**Goal**
Find the lines that hold the word "Vector" and return them.

****************************************

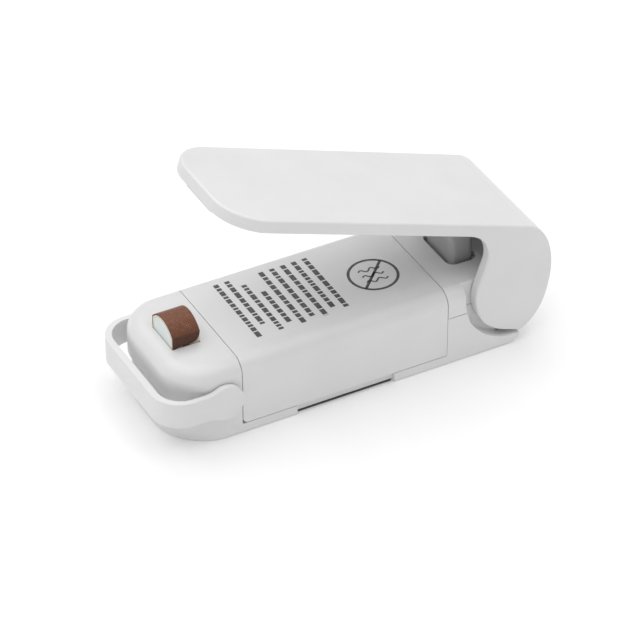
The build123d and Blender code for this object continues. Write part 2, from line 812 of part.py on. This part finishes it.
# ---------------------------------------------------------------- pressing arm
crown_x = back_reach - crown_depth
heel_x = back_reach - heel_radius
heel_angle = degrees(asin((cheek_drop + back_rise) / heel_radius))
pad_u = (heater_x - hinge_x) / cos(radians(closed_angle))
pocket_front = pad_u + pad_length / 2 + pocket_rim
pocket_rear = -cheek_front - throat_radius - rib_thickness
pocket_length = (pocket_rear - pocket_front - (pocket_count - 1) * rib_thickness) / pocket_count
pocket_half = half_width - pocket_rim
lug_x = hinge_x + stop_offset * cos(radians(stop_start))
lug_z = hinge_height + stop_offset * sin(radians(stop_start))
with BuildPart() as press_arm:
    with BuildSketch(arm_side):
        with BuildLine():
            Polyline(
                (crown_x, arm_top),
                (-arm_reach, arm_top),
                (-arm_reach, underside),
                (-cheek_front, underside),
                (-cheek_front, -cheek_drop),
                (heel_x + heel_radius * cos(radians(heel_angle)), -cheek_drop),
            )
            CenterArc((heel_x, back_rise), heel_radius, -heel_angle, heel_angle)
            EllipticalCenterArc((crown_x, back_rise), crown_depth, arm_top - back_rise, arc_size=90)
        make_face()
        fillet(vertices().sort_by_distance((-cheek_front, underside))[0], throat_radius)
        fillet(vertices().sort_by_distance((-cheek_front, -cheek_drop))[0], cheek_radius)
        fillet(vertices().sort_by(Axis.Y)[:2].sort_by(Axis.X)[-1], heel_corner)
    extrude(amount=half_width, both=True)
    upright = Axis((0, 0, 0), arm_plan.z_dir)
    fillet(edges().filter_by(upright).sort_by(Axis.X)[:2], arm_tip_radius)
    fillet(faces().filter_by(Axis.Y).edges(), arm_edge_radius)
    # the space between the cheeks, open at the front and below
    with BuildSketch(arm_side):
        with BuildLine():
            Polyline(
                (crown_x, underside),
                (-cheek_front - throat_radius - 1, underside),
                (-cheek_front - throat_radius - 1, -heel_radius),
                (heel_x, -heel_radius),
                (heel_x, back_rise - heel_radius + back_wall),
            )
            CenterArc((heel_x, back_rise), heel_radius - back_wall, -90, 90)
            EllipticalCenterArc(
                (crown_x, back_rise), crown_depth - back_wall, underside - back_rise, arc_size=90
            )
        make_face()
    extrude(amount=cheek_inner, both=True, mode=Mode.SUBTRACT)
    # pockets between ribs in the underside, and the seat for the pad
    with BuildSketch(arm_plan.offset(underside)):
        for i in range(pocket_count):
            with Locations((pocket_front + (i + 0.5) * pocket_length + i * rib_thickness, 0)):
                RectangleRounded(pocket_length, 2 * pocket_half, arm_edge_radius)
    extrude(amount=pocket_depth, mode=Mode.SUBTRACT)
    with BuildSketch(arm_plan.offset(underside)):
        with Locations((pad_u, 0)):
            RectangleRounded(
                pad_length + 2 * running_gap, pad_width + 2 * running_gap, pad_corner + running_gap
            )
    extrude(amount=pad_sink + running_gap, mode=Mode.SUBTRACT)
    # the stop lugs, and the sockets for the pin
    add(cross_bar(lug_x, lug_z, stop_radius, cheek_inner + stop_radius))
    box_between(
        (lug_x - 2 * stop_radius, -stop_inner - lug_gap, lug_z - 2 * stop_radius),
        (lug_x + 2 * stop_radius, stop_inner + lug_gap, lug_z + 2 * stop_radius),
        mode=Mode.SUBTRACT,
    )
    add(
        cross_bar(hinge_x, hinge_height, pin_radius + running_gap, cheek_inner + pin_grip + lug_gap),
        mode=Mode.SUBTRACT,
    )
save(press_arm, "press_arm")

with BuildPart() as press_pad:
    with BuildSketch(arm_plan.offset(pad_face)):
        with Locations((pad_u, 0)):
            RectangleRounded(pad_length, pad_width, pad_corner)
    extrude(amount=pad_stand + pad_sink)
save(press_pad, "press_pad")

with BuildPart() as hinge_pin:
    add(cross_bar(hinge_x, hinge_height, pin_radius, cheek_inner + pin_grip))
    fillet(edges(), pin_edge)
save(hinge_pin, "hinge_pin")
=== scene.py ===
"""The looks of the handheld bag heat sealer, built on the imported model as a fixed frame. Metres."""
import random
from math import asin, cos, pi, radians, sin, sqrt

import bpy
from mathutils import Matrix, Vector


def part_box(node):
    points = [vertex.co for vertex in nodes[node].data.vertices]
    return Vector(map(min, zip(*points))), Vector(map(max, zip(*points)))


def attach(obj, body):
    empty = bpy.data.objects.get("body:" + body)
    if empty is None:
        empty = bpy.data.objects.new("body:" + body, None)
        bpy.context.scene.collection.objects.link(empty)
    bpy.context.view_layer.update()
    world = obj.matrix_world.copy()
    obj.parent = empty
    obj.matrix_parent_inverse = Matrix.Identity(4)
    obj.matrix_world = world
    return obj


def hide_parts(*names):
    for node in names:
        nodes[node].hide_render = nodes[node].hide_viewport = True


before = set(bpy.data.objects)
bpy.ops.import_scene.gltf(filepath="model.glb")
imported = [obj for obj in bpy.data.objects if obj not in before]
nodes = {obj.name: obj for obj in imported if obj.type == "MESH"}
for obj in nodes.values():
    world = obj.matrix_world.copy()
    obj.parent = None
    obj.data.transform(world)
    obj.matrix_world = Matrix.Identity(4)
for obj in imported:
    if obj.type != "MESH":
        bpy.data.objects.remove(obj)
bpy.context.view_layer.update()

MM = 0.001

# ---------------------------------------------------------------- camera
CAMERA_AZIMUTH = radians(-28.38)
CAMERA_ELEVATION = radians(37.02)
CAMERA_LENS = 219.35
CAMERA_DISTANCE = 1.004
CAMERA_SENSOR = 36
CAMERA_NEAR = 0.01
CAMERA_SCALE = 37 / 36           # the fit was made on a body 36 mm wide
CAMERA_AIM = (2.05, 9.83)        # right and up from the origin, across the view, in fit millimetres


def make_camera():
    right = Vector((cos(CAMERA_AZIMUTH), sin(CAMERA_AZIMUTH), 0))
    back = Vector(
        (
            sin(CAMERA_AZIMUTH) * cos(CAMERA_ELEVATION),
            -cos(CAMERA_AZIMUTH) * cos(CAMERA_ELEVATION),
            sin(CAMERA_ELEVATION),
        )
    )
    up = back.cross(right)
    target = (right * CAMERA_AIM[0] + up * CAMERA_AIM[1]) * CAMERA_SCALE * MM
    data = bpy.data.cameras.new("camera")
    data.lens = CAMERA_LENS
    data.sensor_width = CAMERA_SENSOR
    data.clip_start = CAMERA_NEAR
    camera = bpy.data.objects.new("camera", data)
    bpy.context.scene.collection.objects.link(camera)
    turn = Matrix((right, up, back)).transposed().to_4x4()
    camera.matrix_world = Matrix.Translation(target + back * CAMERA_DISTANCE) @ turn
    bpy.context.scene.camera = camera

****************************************

**Written response**
from mathutils import Matrix, Vector
    return Vector(map(min, zip(*points))), Vector(map(max, zip(*points)))
    right = Vector((cos(CAMERA_AZIMUTH), sin(CAMERA_AZIMUTH), 0))
    back = Vector(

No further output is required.